I walked in the creekbed looking for any opening. I found one. It wasn't the best but it was better than what I was seeing. I grunted up the slope and soon, the trees lining the creekbed gave way to more open desert and hillside scrub. About forty feet up, I found a path! This path angled right toward a saddle. It was probably a game path but it looked too "pathy" to be animal-made. I suspect hunters may have knocked it in.
Next, I had a very steep, brushy, rocky, branchy and grassy slope to ascend. It did not look like fun, but there did appear to be some viable routes. Directly above was a rock outcrop and cliff, and to the right, another cliff, but between them, it looked like the slope went up between them. The brush looked gruesome.
I marched uphill, following any lanes, no matter how marginal, as I found them. I got in below the first cliff and angled right, generally angling upward too. I was on the lower margin of the cliff and found myself scampering up and over rocks. It was easier to scale the rocks than try to drop below and circumvent them. The climbing was just Class 2, but very brushy.
This worked, and I was able to squeeze through a narrow ramp where the cliffs want to converge. I was now on a tiny nubbin, where I could see "the top" about 150 feet higher. It did not look worse than what I had just come up.
I angled left and got onto the main ridge, then hiked uphill, once again amid heaps of rocks and brush. Again, I would scramble short segments where a walk-around was not an option, or I was too disinterested to find one. One move maybe was Class 2+. It wasn't hard, just messy with all the organic stuff grabbing and poking at me.
Now I was on the top ridge. I still had about 20 more vertical feet to gain but this was trivial, and I was soon at the highest point. The top was brushy and rocky, with good views if I walked around for a clear vantage. I got some fine images with good lighting and no haze to muck things up.
The summit features two 4x4 wood laths driven into the ground about four feet apart, each standing about 3 feet off the ground. They looked ancient. I have no idea what purpose they served. There was a moment in history when a local rancher (I assume) felt it was a very good idea to go to the top of this hill and set these laths in place. I am sure he had a very good reason at that time. But we will never know.

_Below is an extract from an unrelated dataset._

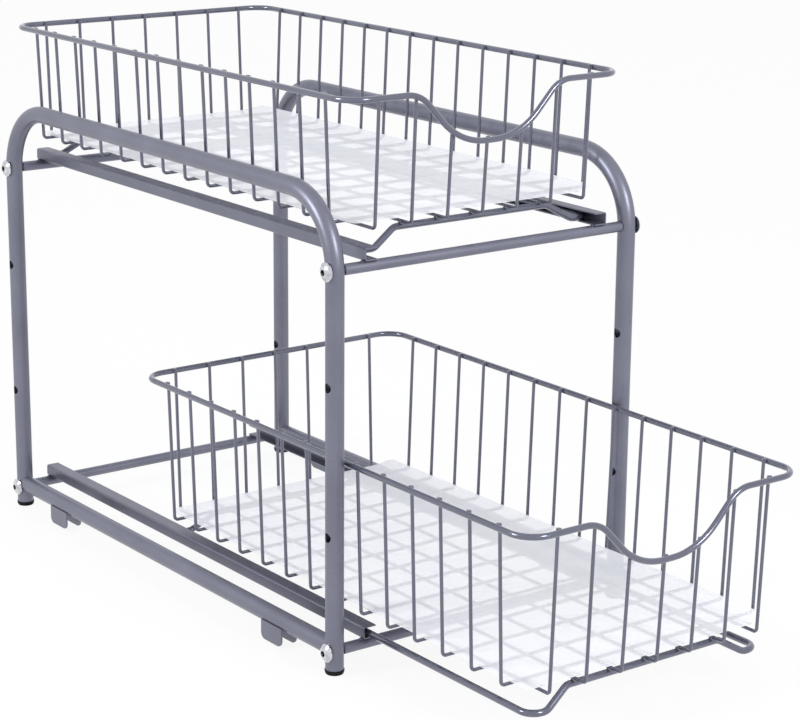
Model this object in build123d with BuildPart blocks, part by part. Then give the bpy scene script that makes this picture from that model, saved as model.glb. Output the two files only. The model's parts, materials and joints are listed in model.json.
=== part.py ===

I could not find a register, and this is another rarely-visited peak. This is a part of the state no one comes to, even the most ardent peakbaggers give the area a miss. I like it back here. It is very pretty, and definitely feels like the year 1850 if I ignore the roads and the occasional car engine noise. I am sure Cochise and Geronimo and their comrades scaled this peak once or twice to spy on their enemies.
For the hike down, I followed my ascent route but followed any opening as I found them. It wasn't difficult going down, but I had to be careful not to slide on the loose rocks. I was soon back to that path, then into the creekbed and off the mountain entirely. The walk back to my car went quickly.
I was beat after this short but energetic hike. I was happy it was successful, as it wasn't a given beforehand I would make the top. It wasn't difficult, but the brush and rocks made this a challenging hike. I would not advise to do this in warm weather due to the likelihood of scaring up a rattler.
I changed into driving clothes and drove west back to the highway, then south to Elfrida for a coke and snacks, then on home, arriving about noon. It had been a good morning and I was happy to be successful on both peaks I had attempted. This peak was a milestone: my 1,300th ranked summit worldwide using the 100-meter cutoff (328 feet).